== WHAT YOU HAVE TO DO ==
Your task is to print all of the data word for word.

== PROVIDED DATA ==
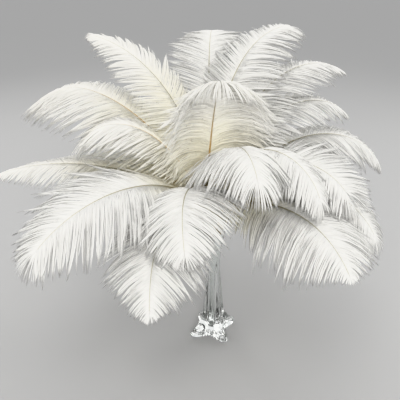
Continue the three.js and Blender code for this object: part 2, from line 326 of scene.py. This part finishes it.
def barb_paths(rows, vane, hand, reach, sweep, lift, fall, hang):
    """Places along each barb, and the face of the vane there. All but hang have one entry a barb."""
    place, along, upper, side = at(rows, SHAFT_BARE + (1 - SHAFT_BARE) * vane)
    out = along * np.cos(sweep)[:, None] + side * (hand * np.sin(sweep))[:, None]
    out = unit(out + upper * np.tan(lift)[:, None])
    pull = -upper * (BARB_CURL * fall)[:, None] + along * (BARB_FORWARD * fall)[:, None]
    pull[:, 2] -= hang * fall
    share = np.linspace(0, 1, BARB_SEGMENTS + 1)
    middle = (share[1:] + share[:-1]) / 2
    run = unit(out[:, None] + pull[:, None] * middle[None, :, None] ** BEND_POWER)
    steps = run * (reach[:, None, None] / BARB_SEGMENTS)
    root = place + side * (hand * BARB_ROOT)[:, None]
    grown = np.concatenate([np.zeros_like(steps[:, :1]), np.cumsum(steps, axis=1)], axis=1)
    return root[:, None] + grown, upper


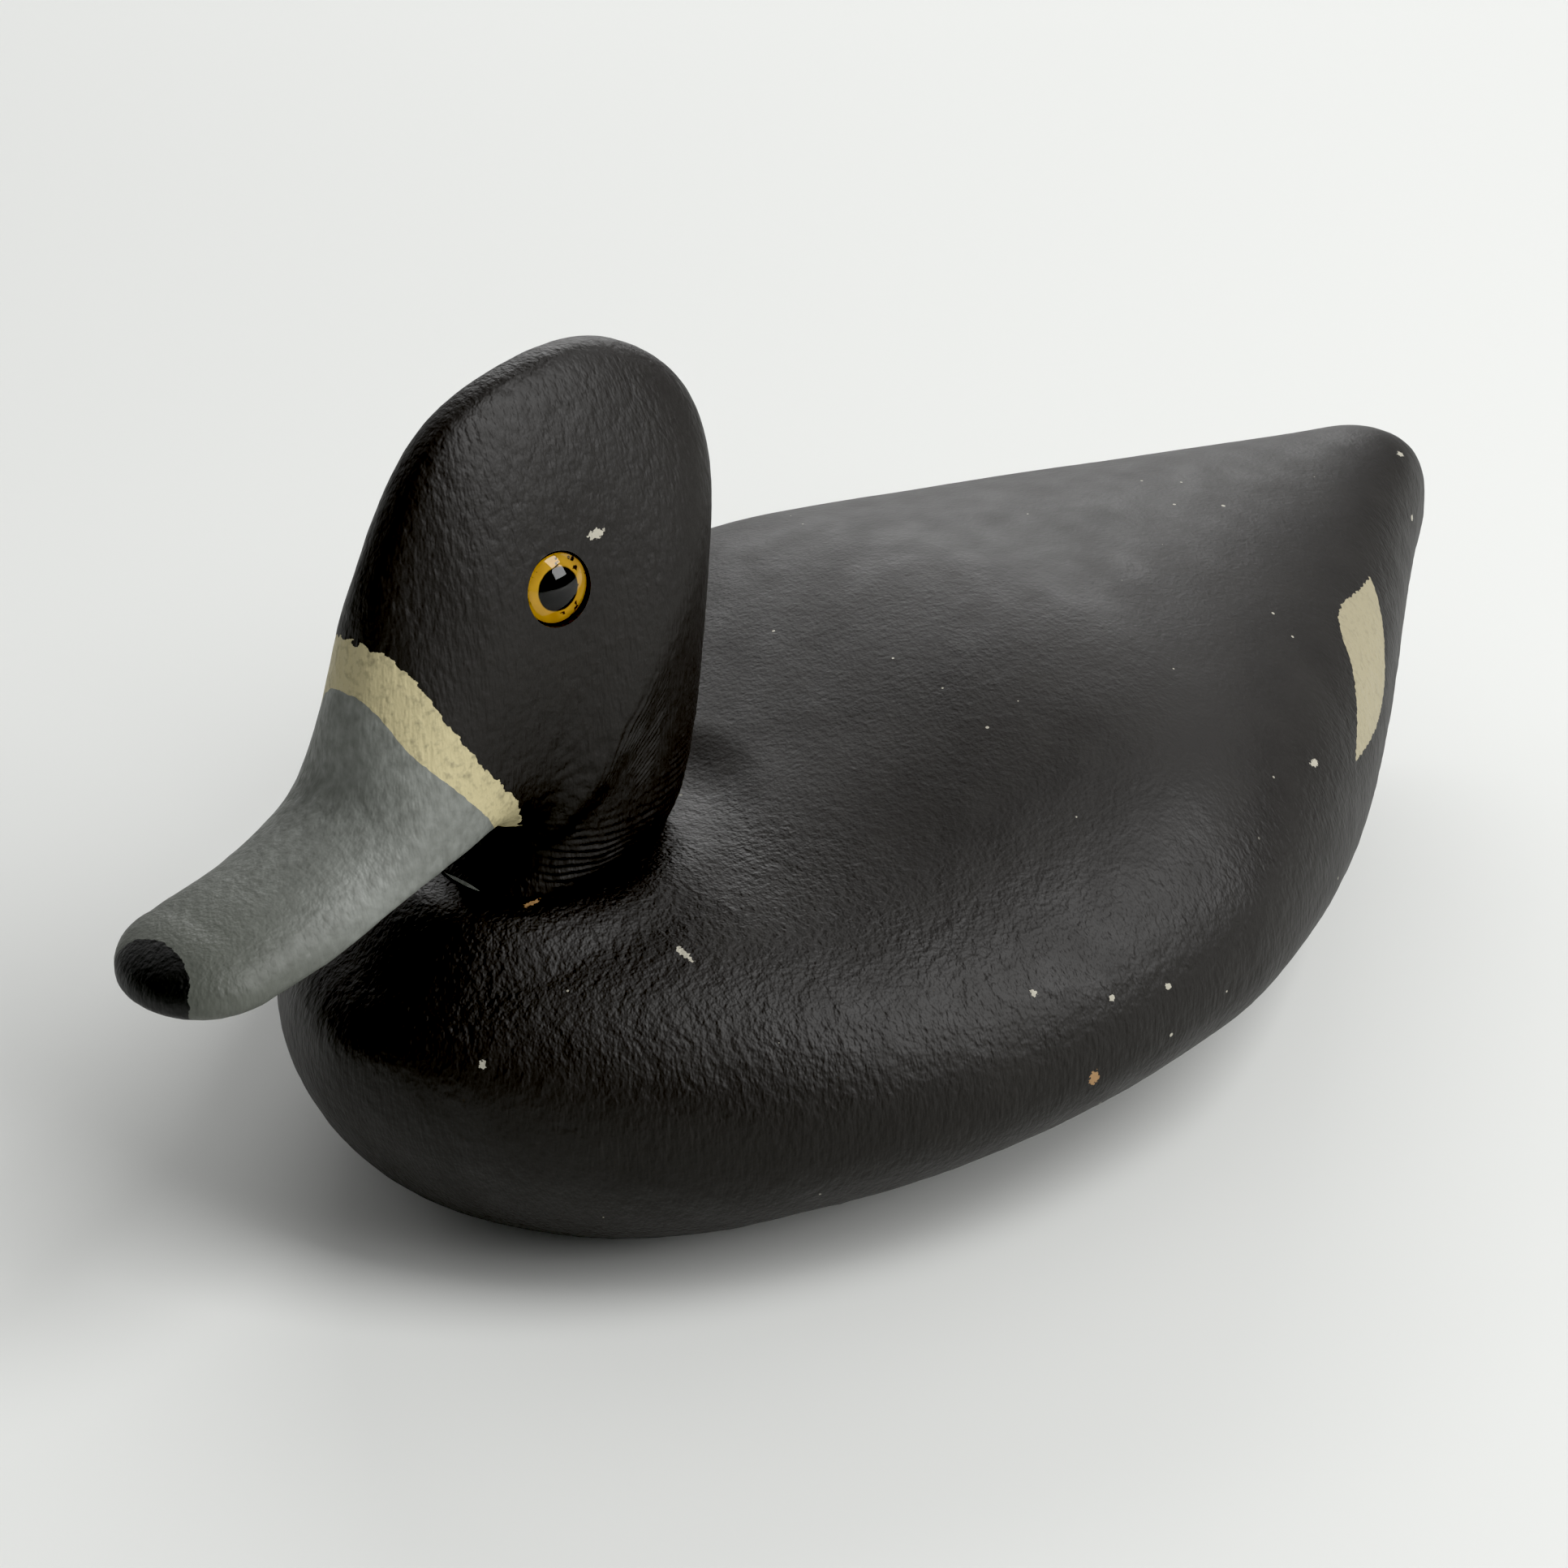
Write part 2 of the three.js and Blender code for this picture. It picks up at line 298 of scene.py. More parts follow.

== PROBLEM SOLUTION ==
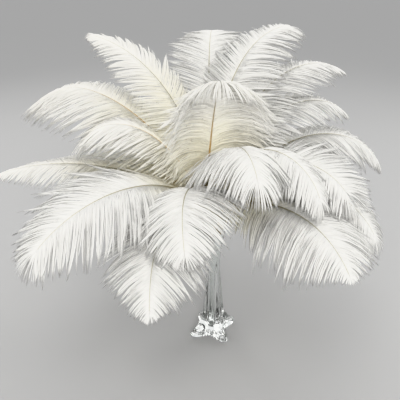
Continue the three.js and Blender code for this object: part 2, from line 326 of scene.py. This part finishes it.
def barb_paths(rows, vane, hand, reach, sweep, lift, fall, hang):
    """Places along each barb, and the face of the vane there. All but hang have one entry a barb."""
    place, along, upper, side = at(rows, SHAFT_BARE + (1 - SHAFT_BARE) * vane)
    out = along * np.cos(sweep)[:, None] + side * (hand * np.sin(sweep))[:, None]
    out = unit(out + upper * np.tan(lift)[:, None])
    pull = -upper * (BARB_CURL * fall)[:, None] + along * (BARB_FORWARD * fall)[:, None]
    pull[:, 2] -= hang * fall
    share = np.linspace(0, 1, BARB_SEGMENTS + 1)
    middle = (share[1:] + share[:-1]) / 2
    run = unit(out[:, None] + pull[:, None] * middle[None, :, None] ** BEND_POWER)
    steps = run * (reach[:, None, None] / BARB_SEGMENTS)
    root = place + side * (hand * BARB_ROOT)[:, None]
    grown = np.concatenate([np.zeros_like(steps[:, :1]), np.cumsum(steps, axis=1)], axis=1)
    return root[:, None] + grown, upper


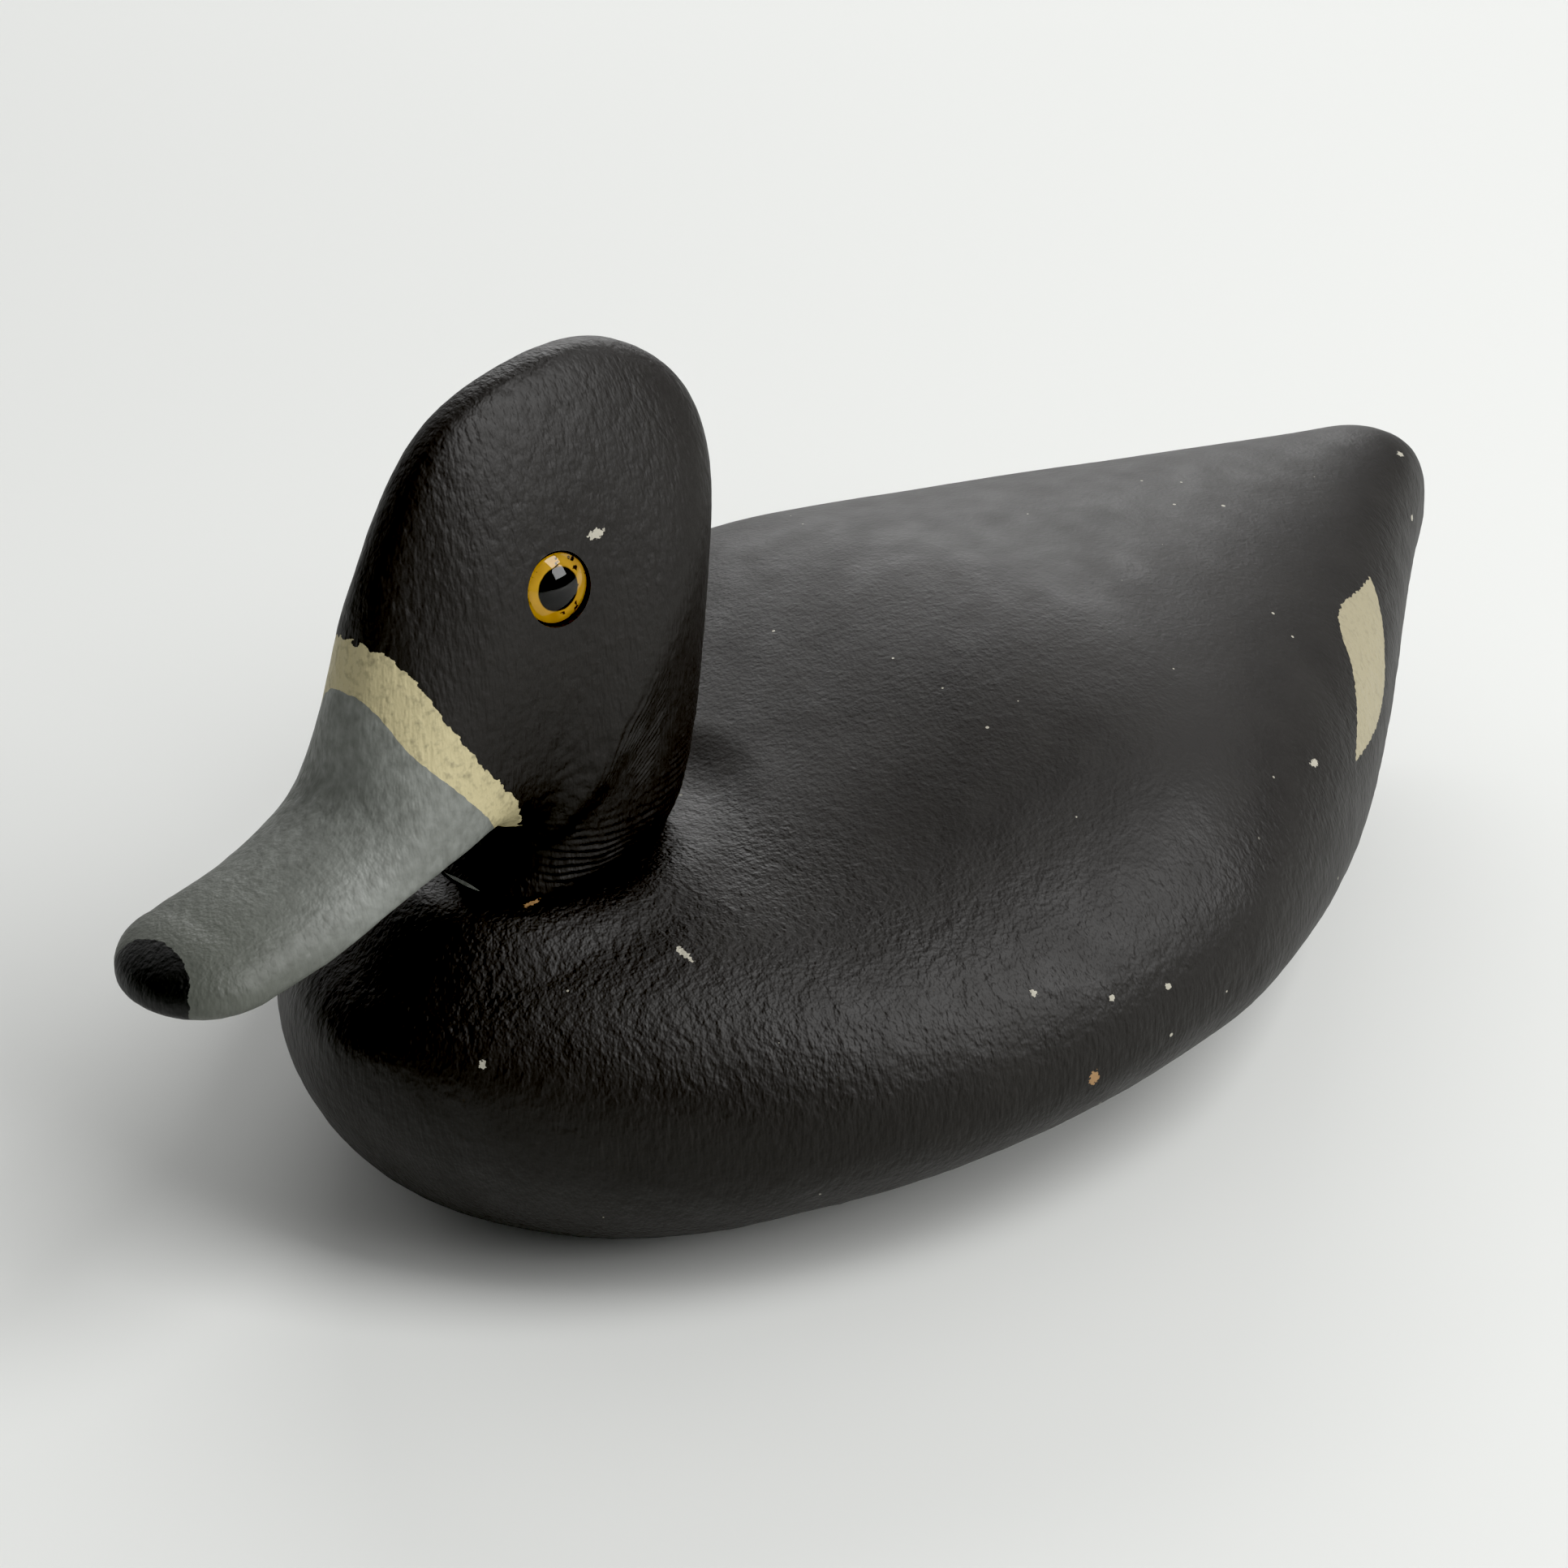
Write part 2 of the three.js and Blender code for this picture. It picks up at line 298 of scene.py. More parts follow.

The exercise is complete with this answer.